EXERCISE DIRECTIONS —
Write the material out again exactly as it stands.

DATASET EXCERPT —

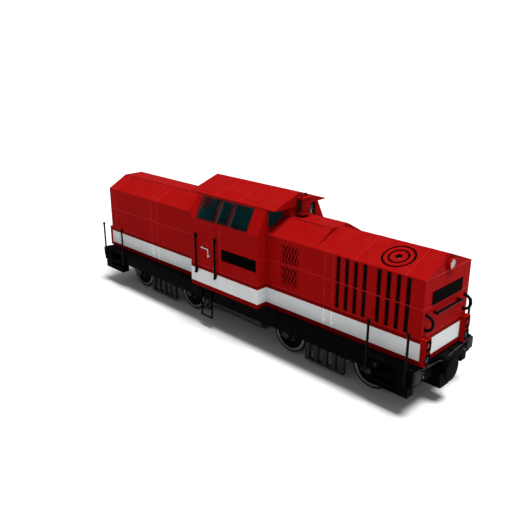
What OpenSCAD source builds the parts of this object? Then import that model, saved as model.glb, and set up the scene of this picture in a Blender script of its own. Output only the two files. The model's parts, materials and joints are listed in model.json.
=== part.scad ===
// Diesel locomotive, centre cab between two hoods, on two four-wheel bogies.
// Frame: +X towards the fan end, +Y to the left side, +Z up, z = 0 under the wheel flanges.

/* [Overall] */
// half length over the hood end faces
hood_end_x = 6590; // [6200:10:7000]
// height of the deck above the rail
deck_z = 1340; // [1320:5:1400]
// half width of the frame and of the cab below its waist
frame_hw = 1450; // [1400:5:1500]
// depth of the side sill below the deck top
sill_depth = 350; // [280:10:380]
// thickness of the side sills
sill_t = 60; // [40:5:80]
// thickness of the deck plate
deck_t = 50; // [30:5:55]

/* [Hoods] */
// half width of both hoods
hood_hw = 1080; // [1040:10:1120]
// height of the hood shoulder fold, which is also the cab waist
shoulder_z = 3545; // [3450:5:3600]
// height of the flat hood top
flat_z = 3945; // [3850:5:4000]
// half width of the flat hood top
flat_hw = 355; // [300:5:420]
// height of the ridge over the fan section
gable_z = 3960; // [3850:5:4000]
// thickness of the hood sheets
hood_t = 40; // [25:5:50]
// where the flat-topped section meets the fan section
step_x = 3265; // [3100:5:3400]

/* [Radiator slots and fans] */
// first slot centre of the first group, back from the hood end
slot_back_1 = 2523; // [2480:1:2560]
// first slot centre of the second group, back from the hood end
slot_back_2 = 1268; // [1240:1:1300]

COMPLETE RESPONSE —
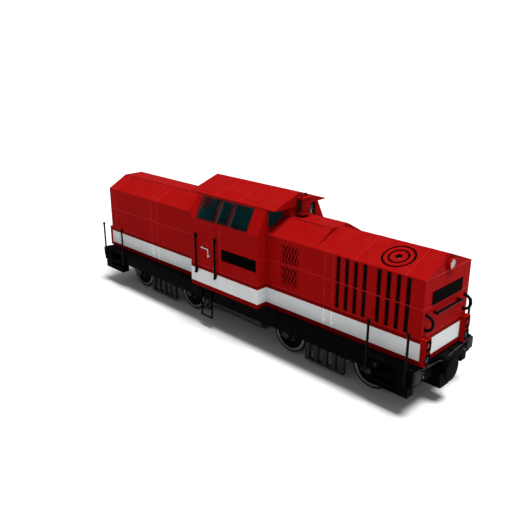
What OpenSCAD source builds the parts of this object? Then import that model, saved as model.glb, and set up the scene of this picture in a Blender script of its own. Output only the two files. The model's parts, materials and joints are listed in model.json.
=== part.scad ===
// Diesel locomotive, centre cab between two hoods, on two four-wheel bogies.
// Frame: +X towards the fan end, +Y to the left side, +Z up, z = 0 under the wheel flanges.

/* [Overall] */
// half length over the hood end faces
hood_end_x = 6590; // [6200:10:7000]
// height of the deck above the rail
deck_z = 1340; // [1320:5:1400]
// half width of the frame and of the cab below its waist
frame_hw = 1450; // [1400:5:1500]
// depth of the side sill below the deck top
sill_depth = 350; // [280:10:380]
// thickness of the side sills
sill_t = 60; // [40:5:80]
// thickness of the deck plate
deck_t = 50; // [30:5:55]

/* [Hoods] */
// half width of both hoods
hood_hw = 1080; // [1040:10:1120]
// height of the hood shoulder fold, which is also the cab waist
shoulder_z = 3545; // [3450:5:3600]
// height of the flat hood top
flat_z = 3945; // [3850:5:4000]
// half width of the flat hood top
flat_hw = 355; // [300:5:420]
// height of the ridge over the fan section
gable_z = 3960; // [3850:5:4000]
// thickness of the hood sheets
hood_t = 40; // [25:5:50]
// where the flat-topped section meets the fan section
step_x = 3265; // [3100:5:3400]

/* [Radiator slots and fans] */
// first slot centre of the first group, back from the hood end
slot_back_1 = 2523; // [2480:1:2560]
// first slot centre of the second group, back from the hood end
slot_back_2 = 1268; // [1240:1:1300]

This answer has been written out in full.